Странно, но окружавших Никиту мужиков его вопрос поставил в тупик.

— Мы же говорили, что да, — осторожно проговорил один.

— Да просто не рядится сие, — простодушно ответил Никита. — Речь дюже странна, красного угла в избе нет, даже часовенки не стоит в остроге. Брони на вас нет, оружие странно дюже. Сам острог не похож… Не знаю, не так строят, — продолжил он.

— Ясно, Никита. А кстати, меня зовут Вячеслав. Я тут за главного. Воевода, значит. Вот Алексей — наш атаман. Не хмыкай, атаман, — улыбнулся воевода. — Это Владимир, помощник атамана, сотник, значит. И Василий, полусотник вроде как, — закончил представлять своих соратников Вячеслав. — Ну а у вас кто есть кто, Никита?

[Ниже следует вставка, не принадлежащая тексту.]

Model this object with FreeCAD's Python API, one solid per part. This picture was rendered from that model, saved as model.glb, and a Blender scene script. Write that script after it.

Тот молчал, словно воды в рот набрал.

— Да ладно, Никита, не молчи. Вы же к нам прибыли, значит, хотели что-то. — Это сказал сотник Владимир.

Никита вздохнул. «Мы же именно этого и хотели», — подумал он и решился.

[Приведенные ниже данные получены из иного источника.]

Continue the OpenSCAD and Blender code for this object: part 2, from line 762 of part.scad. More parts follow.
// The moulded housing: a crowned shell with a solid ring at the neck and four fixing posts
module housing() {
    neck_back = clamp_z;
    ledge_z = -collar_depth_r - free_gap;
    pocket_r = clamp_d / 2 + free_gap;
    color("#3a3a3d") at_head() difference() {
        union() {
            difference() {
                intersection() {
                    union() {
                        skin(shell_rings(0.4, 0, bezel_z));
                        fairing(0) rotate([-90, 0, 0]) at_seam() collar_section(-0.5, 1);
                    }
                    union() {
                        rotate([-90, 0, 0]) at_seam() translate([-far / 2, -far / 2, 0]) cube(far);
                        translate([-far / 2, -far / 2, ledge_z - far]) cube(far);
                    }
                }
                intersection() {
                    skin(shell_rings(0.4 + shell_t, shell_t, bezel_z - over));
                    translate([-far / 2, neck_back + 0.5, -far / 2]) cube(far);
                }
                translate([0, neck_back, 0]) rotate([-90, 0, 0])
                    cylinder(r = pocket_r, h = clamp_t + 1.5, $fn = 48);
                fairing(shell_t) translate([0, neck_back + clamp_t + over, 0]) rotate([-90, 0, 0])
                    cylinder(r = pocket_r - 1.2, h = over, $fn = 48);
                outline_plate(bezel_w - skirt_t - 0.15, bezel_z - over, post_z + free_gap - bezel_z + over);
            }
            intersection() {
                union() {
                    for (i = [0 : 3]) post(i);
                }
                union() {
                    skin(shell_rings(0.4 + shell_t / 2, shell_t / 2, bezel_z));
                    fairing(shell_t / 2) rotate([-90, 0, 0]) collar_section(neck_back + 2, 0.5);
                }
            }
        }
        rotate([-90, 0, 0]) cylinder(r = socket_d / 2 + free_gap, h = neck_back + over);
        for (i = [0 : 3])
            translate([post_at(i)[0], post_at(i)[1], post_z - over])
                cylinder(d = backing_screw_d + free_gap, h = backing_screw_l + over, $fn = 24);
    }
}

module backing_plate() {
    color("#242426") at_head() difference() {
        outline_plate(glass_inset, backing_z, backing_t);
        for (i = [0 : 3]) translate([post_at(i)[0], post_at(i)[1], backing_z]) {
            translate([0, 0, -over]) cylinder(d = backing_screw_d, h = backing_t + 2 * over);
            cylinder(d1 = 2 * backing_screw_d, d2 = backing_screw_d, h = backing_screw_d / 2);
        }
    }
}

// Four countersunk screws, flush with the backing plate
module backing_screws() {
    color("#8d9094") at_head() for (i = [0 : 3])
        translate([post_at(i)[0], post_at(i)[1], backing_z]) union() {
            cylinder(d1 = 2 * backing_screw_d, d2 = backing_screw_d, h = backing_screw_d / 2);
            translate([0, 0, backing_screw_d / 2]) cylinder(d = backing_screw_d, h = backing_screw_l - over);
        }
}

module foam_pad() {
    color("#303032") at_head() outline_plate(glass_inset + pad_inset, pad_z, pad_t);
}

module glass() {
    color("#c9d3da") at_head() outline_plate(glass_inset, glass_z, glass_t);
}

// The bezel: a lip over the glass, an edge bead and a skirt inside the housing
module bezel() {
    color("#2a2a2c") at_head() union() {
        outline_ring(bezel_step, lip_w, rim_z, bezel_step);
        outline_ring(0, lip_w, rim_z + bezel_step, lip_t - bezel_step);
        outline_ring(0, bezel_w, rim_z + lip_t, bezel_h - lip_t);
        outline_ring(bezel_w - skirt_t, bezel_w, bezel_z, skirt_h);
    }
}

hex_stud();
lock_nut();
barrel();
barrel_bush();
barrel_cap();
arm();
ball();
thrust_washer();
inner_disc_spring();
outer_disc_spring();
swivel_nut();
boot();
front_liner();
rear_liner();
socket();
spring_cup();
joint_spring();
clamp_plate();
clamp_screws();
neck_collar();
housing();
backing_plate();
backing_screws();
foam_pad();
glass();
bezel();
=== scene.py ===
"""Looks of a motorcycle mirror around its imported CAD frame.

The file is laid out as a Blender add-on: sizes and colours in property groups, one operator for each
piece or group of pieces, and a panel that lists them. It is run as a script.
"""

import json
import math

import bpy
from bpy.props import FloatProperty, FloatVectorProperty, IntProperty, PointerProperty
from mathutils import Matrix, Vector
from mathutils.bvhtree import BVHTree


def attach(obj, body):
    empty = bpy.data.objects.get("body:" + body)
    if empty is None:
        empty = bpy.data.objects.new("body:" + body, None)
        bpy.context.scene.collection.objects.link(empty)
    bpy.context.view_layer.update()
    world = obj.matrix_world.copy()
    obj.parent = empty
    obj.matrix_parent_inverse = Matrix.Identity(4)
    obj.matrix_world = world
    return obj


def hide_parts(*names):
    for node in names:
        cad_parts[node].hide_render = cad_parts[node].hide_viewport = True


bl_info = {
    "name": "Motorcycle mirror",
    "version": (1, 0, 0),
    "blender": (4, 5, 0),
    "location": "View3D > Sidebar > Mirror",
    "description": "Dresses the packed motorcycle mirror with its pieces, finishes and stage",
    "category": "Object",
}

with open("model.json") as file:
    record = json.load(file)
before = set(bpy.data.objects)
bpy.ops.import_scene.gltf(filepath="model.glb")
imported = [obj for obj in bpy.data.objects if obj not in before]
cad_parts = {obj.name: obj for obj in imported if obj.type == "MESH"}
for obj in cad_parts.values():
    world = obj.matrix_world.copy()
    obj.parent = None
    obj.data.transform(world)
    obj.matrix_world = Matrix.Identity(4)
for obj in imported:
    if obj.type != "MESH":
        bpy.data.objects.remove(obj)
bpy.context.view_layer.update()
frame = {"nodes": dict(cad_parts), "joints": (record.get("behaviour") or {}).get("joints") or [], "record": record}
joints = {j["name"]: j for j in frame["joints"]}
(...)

— Жданко — наш рудознатец и кузнец, язычник, Сахно — отчий воин, тоже язычник, — сморщился Никита и продолжил: — Богдан, Савка и Дружина — воины боярина Василя Дмитрича с Устюга Великого. А Конан Семёнов — это муж с Твери от боярина Анисима Судакова. Отец — человек новгородского боярина Петра Авинова.

Вячеслав повернулся к Сазонову и зашептал тому на ухо. Тот закивал. Никита покачал головой — скрывают что-то, видимо.

Из светёлки вышла Дарья. Поставив ящичек с препаратами на пол, она опустилась на скамью, налила себе воды и сказала:

— Ну что, видимо, он выкарабкается. Состояние стабильное, ухудшений не было. Так что молись, парень.

— Вы не новгородцы.

— Да, Никита, мы не новгородцы, — с сочувствием сказал Вячеслав.

— Мы сказали так, потому что нам больше нечего было сказать, — вставил Владимир.

— А кто вы, откель будете-то?! — выкрикнул Никита. — Токмо из-за вас мы тут и объявились! Отец мой тяжко ранен теперь, а за каким лядом? Чтобы узнать, что вы не те, кого мы сыскать пытались? Пробирались сюда с великой осторожностью, умысел наш не раскрыть было никому. А тут! Эх, что нам теперь делать?

— А что вы хотели узнать, Никита?

— Это надо дядьку Конана звать, он ведает нашими делами. Невместно мне за него говорить.